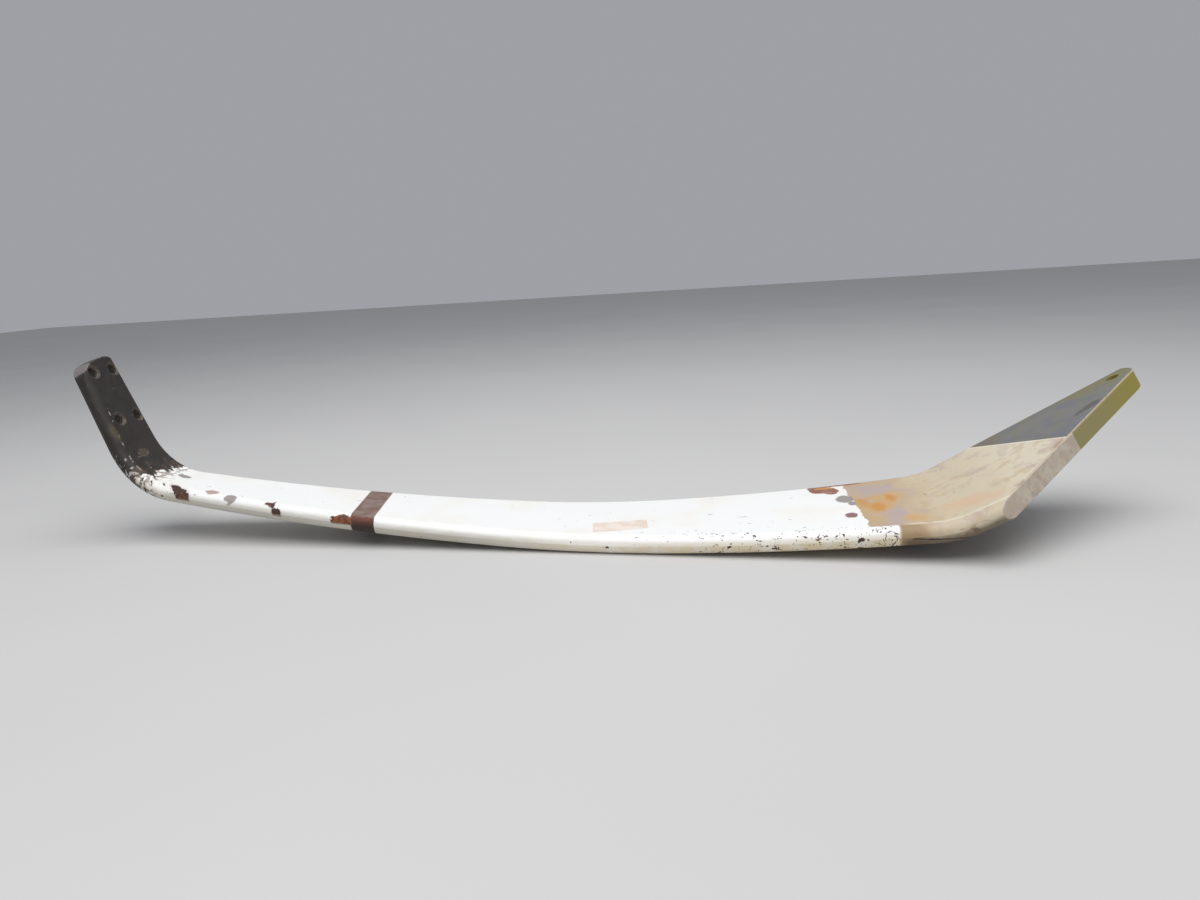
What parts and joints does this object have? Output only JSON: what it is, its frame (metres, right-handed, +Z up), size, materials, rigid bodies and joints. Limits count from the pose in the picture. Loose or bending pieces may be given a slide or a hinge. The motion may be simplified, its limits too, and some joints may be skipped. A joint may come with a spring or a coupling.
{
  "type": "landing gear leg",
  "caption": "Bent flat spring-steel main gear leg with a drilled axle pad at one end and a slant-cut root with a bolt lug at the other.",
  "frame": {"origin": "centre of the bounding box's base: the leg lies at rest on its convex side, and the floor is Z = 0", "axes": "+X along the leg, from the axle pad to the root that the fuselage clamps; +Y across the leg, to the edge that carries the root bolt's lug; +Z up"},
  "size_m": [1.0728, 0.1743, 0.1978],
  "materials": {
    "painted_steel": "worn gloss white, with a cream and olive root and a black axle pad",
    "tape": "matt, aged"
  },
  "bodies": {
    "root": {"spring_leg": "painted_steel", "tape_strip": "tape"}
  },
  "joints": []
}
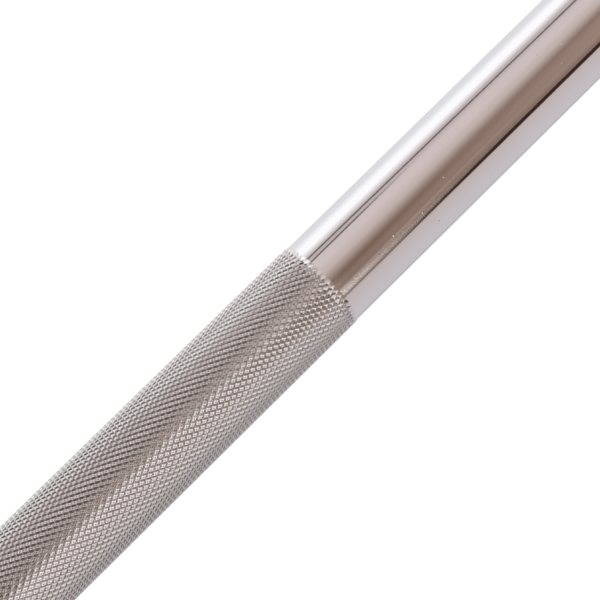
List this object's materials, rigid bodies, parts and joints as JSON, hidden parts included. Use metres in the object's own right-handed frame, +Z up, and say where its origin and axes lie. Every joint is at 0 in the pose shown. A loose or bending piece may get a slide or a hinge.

-=-=-=-=-

Set down all of the entries exactly, please.

Exercise solution:
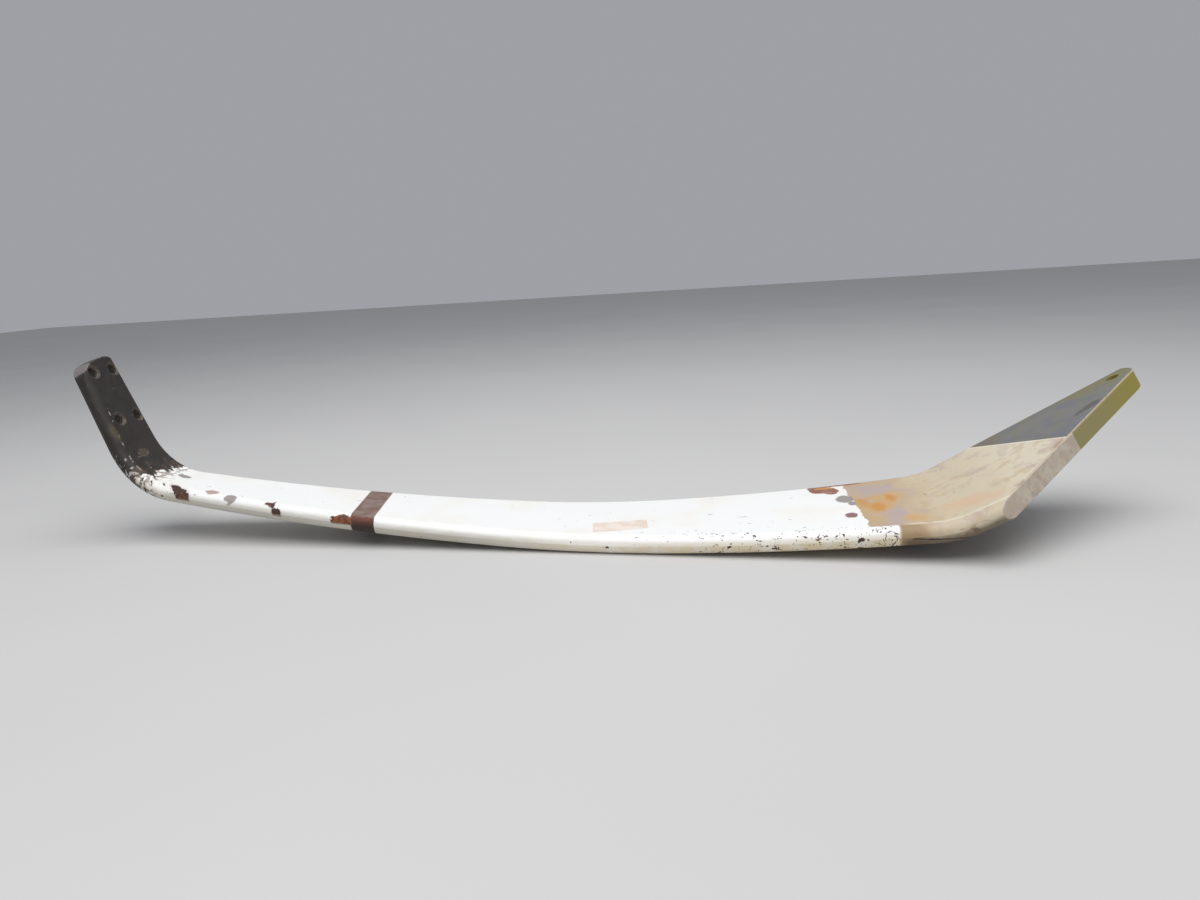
What parts and joints does this object have? Output only JSON: what it is, its frame (metres, right-handed, +Z up), size, materials, rigid bodies and joints. Limits count from the pose in the picture. Loose or bending pieces may be given a slide or a hinge. The motion may be simplified, its limits too, and some joints may be skipped. A joint may come with a spring or a coupling.
{
  "type": "landing gear leg",
  "caption": "Bent flat spring-steel main gear leg with a drilled axle pad at one end and a slant-cut root with a bolt lug at the other.",
  "frame": {"origin": "centre of the bounding box's base: the leg lies at rest on its convex side, and the floor is Z = 0", "axes": "+X along the leg, from the axle pad to the root that the fuselage clamps; +Y across the leg, to the edge that carries the root bolt's lug; +Z up"},
  "size_m": [1.0728, 0.1743, 0.1978],
  "materials": {
    "painted_steel": "worn gloss white, with a cream and olive root and a black axle pad",
    "tape": "matt, aged"
  },
  "bodies": {
    "root": {"spring_leg": "painted_steel", "tape_strip": "tape"}
  },
  "joints": []
}
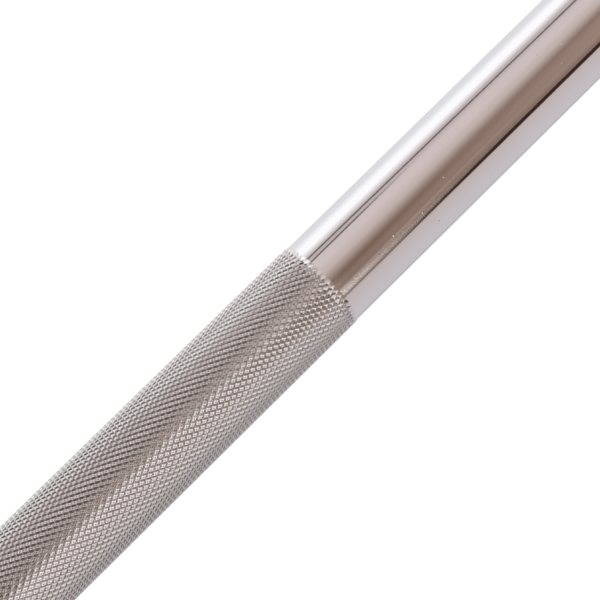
List this object's materials, rigid bodies, parts and joints as JSON, hidden parts included. Use metres in the object's own right-handed frame, +Z up, and say where its origin and axes lie. Every joint is at 0 in the pose shown. A loose or bending piece may get a slide or a hinge.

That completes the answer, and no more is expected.